The ministry didn’t dare press for better value or sack firms that were no good because of the danger the service would be stopped. Any private corporation taking over a vital public service actually ends up with influence over the government, not the other way around. The supposed servant becomes the master. Public monopolies become in effect private monopolies.

In the case of probation, this led to “limited innovation and a lack of progress transforming probation services.” Only two of the 21 regional private probation services “delivered the IT innovation they promised.” 

The only real innovation the firms did introduce — supervising ex-offenders by telephone instead of face to face — has harmed the service and must be phased out. 

The government added extra errors to the basic failure of outsourcing vital services. Grayling said “rapid change” and a “revolution” would bring “the best outcome.” 

However, the Audit Office says “the ministry designed and implemented its reforms too quickly and without sufficient testing,” “there were no completed pilots,” they moved so quickly that the ministry “did not have a good understanding of probation trusts’ delivery models, working practices and governance.” Grayling’s Justice Ministry literally did not know how probation worked.

As with many post-Cameron privatisations, Grayling tried to hide the corporate takeover by promising the “voluntary sector” would be “at [the] forefront of [a] new fight against reoffending.”

In fact the Audit Office says there is only “patchy third-sector involvement” with private probation.

As with many privatisations, there was also fragmentation, the split between the publicly run National Probation Service and the regional “rehabilitation companies” has “introduced new interfaces that are not yet working smoothly.”

It’s a warning for future privatisations: the market does not work in vital public services where the government has “low risk appetite for failure” because corporations can always expect to be bailed out. Rapid change is often based on a lack of “good understanding” of how services work. Promises that the “third sector” will be involved amount to little.

Despite all this the current Justice Secretary is intending to reprivatise all the probation services: they are ending the current contracts early in 2020. But David Gauke just wants to put new contracts out to tender. 

The normally very cautious Audit Office says “the ministry should pause and reflect on whether its proposed approach is both deliverable and consistent with its strategic aims for the probation system.”

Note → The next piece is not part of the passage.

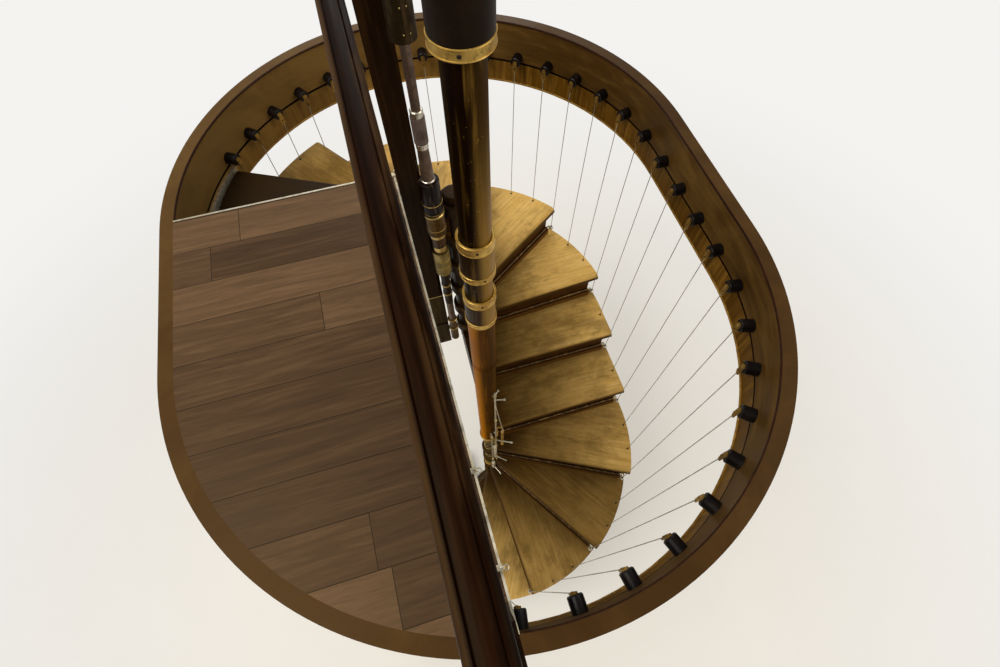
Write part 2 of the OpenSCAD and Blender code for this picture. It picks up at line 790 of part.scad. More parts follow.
tread_01();
tread_02();
tread_03();
tread_04();
tread_05();
tread_06();
tread_07();
tread_08();
tread_09();
tread_10();
tread_11();
tread_12();
tread_13();
tread_14();
tread_15();
risers();
tread_bars();
inner_string();
bottom_block();
band_near_right();
band_near_left();
band_far_right();
band_far_left();
band_sides();
wire_pegs();
wire_ends();
wires();
column_base();
column_neck();
column_amber();
column_collars();
column_tubes();
column_rings();
column_sleeve();
keywork();
far_newel();
far_tubes();
far_barrels();
far_rings();
far_sleeves();
newel_board();
landing_deck();
landing_beam();
edge_strips();
handrail();
balusters();
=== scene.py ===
# %% [markdown]
# # A hanging spiral staircase, dressed
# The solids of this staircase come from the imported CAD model: planks, posts, pegs, wires and rings are
# already in their places. This lesson gives every surface its finish, adds what is too fine for the
# solids, such as screws, rivets and beads, and sets up the floor, the lamps and the camera. Everything
# is in metres. Z points up from the lower floor, the near column stands on the origin, and +Y runs
# towards the far end of the well.

# %% Load the frame
import bpy
import math
import numpy as np
from mathutils import Matrix


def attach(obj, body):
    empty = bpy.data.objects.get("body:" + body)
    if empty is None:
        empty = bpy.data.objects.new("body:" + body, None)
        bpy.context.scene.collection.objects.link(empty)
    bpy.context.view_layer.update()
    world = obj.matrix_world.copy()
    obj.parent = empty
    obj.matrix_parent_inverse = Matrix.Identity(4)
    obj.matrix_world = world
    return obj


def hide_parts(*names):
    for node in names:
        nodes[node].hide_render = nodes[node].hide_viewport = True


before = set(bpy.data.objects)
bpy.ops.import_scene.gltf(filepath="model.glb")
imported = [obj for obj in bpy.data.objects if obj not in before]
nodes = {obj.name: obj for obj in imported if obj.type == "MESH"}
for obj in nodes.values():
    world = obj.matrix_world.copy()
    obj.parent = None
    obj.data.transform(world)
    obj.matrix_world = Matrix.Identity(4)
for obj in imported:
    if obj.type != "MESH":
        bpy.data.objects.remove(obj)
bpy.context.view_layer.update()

# %% [markdown]
# ## The sizes that everything shares
# A stair like this is set out from the line on which its wires hang. Pegs stand along it at even steps,
# and every tread ends at one of them. If we keep the same line here, as a length that is counted from
# the near centre of the well, then screws, bushes and beads fall into place by themselves.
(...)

“Pause and reflect” on whether it works should apply to probation — and indeed to most privatisations of vital public services. 

Meanwhile Dame Glenys Stacey, the Chief Inspector of Probation, told Radio 4 that “it is as it turns out very difficult to contractualise services such as this” — because complex social services cannot be turned into “performance targets” in a contract. 

Stacey drew the conclusion that this was true in other privatisations, saying: “It is clear that in probation, just as in other spheres, there are contracting risks that are really hard to negate, not just for the Ministry of Justice but across government.” 

If the government wants to control public services, and make them work well, it has to own them. The dream that public services can be delivered better by private corporations is yet again becoming a nightmare.